== COLLECTED DATA ==

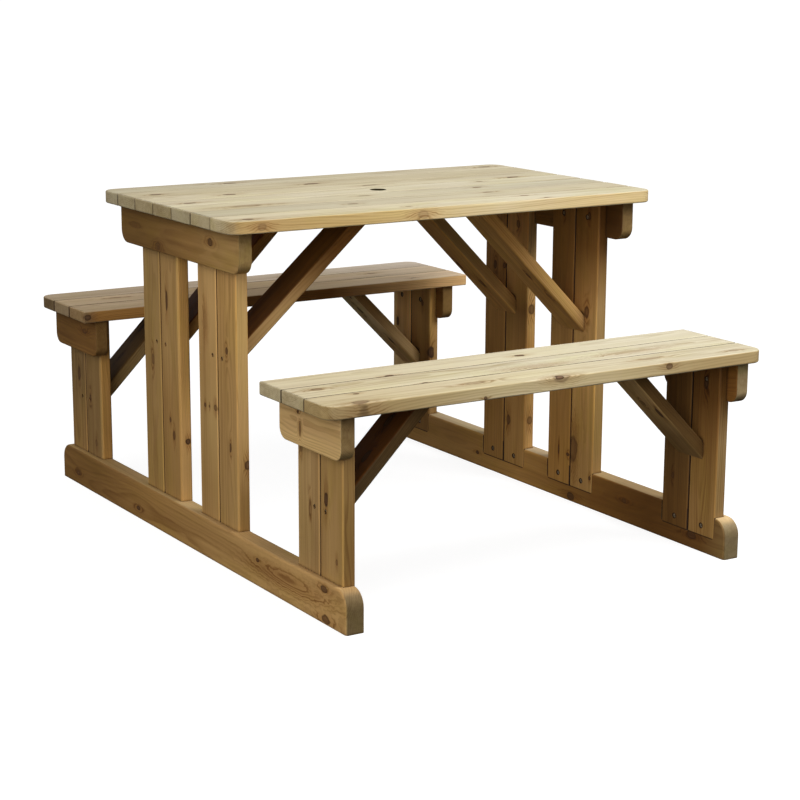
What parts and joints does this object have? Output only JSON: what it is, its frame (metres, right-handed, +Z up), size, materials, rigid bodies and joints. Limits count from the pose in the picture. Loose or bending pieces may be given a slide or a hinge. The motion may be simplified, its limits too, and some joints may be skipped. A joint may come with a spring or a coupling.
{
  "type": "walk-in picnic table",
  "caption": "Free-standing wooden picnic table with a planked top, two fixed benches, housed end frames, sloping braces and a central parasol hole.",
  "frame": {"origin": "on the ground, under the middle of the table top", "axes": "+X along the planks, to the right end; +Y across, from the front bench to the back bench; +Z up"},
  "size_m": [1.0795, 1.421, 0.76],
  "materials": {
    "plank_wood": "planed softwood, pressure treated, eased edges, matt",
    "frame_wood": "planed softwood, pressure treated, eased edges, matt",
    "screw_steel": "coated countersunk wood screws, dull"
  },
  "bodies": {
    "root": {"top_plank_1": "plank_wood", "top_plank_2": "plank_wood", "top_plank_3": "plank_wood", "top_plank_4": "plank_wood", "top_plank_5": "plank_wood", "top_plank_6": "plank_wood", "top_plank_7": "plank_wood", "front_bench_plank_1": "plank_wood", "front_bench_plank_2": "plank_wood", "front_bench_plank_3": "plank_wood", "back_bench_plank_1": "plank_wood", "back_bench_plank_2": "plank_wood", "back_bench_plank_3": "plank_wood", "left_foot_rail": "frame_wood", "left_table_bearer": "frame_wood", "left_front_bench_bearer": "frame_wood", "left_front_table_brace": "frame_wood", "left_front_table_upright_inner": "frame_wood", "left_front_table_upright_outer": "frame_wood", "left_front_bench_brace": "frame_wood", "left_front_bench_upright_inner": "frame_wood", "left_front_bench_upright_outer": "frame_wood", "left_back_bench_bearer": "frame_wood", "left_back_table_brace": "frame_wood", "left_back_table_upright_inner": "frame_wood", "left_back_table_upright_outer": "frame_wood", "left_back_bench_brace": "frame_wood", "left_back_bench_upright_inner": "frame_wood", "left_back_bench_upright_outer": "frame_wood", "right_foot_rail": "frame_wood", "right_table_bearer": "frame_wood", "right_front_bench_bearer": "frame_wood", "right_front_table_brace": "frame_wood", "right_front_table_upright_inner": "frame_wood", "right_front_table_upright_outer": "frame_wood", "right_front_bench_brace": "frame_wood", "right_front_bench_upright_inner": "frame_wood", "right_front_bench_upright_outer": "frame_wood", "right_back_bench_bearer": "frame_wood", "right_back_table_brace": "frame_wood", "right_back_table_upright_inner": "frame_wood", "right_back_table_upright_outer": "frame_wood", "right_back_bench_brace": "frame_wood", "right_back_bench_upright_inner": "frame_wood", "right_back_bench_upright_outer": "frame_wood", "upright_foot_screws": "screw_steel", "upright_bearer_screws": "screw_steel", "brace_foot_screws": "screw_steel", "brace_head_screws": "screw_steel", "table_plank_screws": "screw_steel", "bench_plank_screws": "screw_steel"}
  },
  "joints": []
}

===

**TASK PROMPT**
Restate the listing in full, word for word.

**SOLUTION TO THIS TASK**
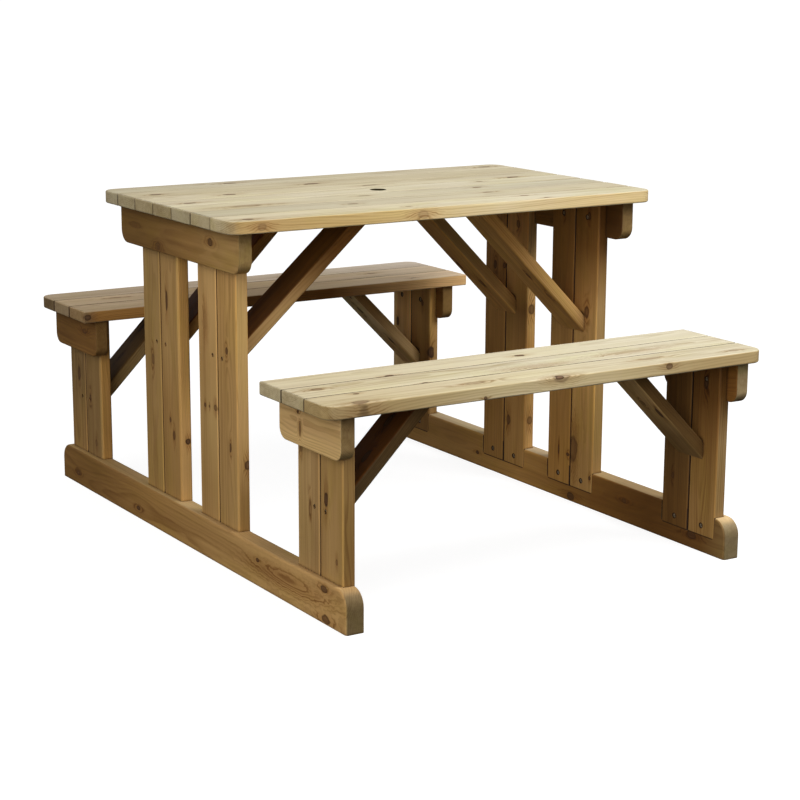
What parts and joints does this object have? Output only JSON: what it is, its frame (metres, right-handed, +Z up), size, materials, rigid bodies and joints. Limits count from the pose in the picture. Loose or bending pieces may be given a slide or a hinge. The motion may be simplified, its limits too, and some joints may be skipped. A joint may come with a spring or a coupling.
{
  "type": "walk-in picnic table",
  "caption": "Free-standing wooden picnic table with a planked top, two fixed benches, housed end frames, sloping braces and a central parasol hole.",
  "frame": {"origin": "on the ground, under the middle of the table top", "axes": "+X along the planks, to the right end; +Y across, from the front bench to the back bench; +Z up"},
  "size_m": [1.0795, 1.421, 0.76],
  "materials": {
    "plank_wood": "planed softwood, pressure treated, eased edges, matt",
    "frame_wood": "planed softwood, pressure treated, eased edges, matt",
    "screw_steel": "coated countersunk wood screws, dull"
  },
  "bodies": {
    "root": {"top_plank_1": "plank_wood", "top_plank_2": "plank_wood", "top_plank_3": "plank_wood", "top_plank_4": "plank_wood", "top_plank_5": "plank_wood", "top_plank_6": "plank_wood", "top_plank_7": "plank_wood", "front_bench_plank_1": "plank_wood", "front_bench_plank_2": "plank_wood", "front_bench_plank_3": "plank_wood", "back_bench_plank_1": "plank_wood", "back_bench_plank_2": "plank_wood", "back_bench_plank_3": "plank_wood", "left_foot_rail": "frame_wood", "left_table_bearer": "frame_wood", "left_front_bench_bearer": "frame_wood", "left_front_table_brace": "frame_wood", "left_front_table_upright_inner": "frame_wood", "left_front_table_upright_outer": "frame_wood", "left_front_bench_brace": "frame_wood", "left_front_bench_upright_inner": "frame_wood", "left_front_bench_upright_outer": "frame_wood", "left_back_bench_bearer": "frame_wood", "left_back_table_brace": "frame_wood", "left_back_table_upright_inner": "frame_wood", "left_back_table_upright_outer": "frame_wood", "left_back_bench_brace": "frame_wood", "left_back_bench_upright_inner": "frame_wood", "left_back_bench_upright_outer": "frame_wood", "right_foot_rail": "frame_wood", "right_table_bearer": "frame_wood", "right_front_bench_bearer": "frame_wood", "right_front_table_brace": "frame_wood", "right_front_table_upright_inner": "frame_wood", "right_front_table_upright_outer": "frame_wood", "right_front_bench_brace": "frame_wood", "right_front_bench_upright_inner": "frame_wood", "right_front_bench_upright_outer": "frame_wood", "right_back_bench_bearer": "frame_wood", "right_back_table_brace": "frame_wood", "right_back_table_upright_inner": "frame_wood", "right_back_table_upright_outer": "frame_wood", "right_back_bench_brace": "frame_wood", "right_back_bench_upright_inner": "frame_wood", "right_back_bench_upright_outer": "frame_wood", "upright_foot_screws": "screw_steel", "upright_bearer_screws": "screw_steel", "brace_foot_screws": "screw_steel", "brace_head_screws": "screw_steel", "table_plank_screws": "screw_steel", "bench_plank_screws": "screw_steel"}
  },
  "joints": []
}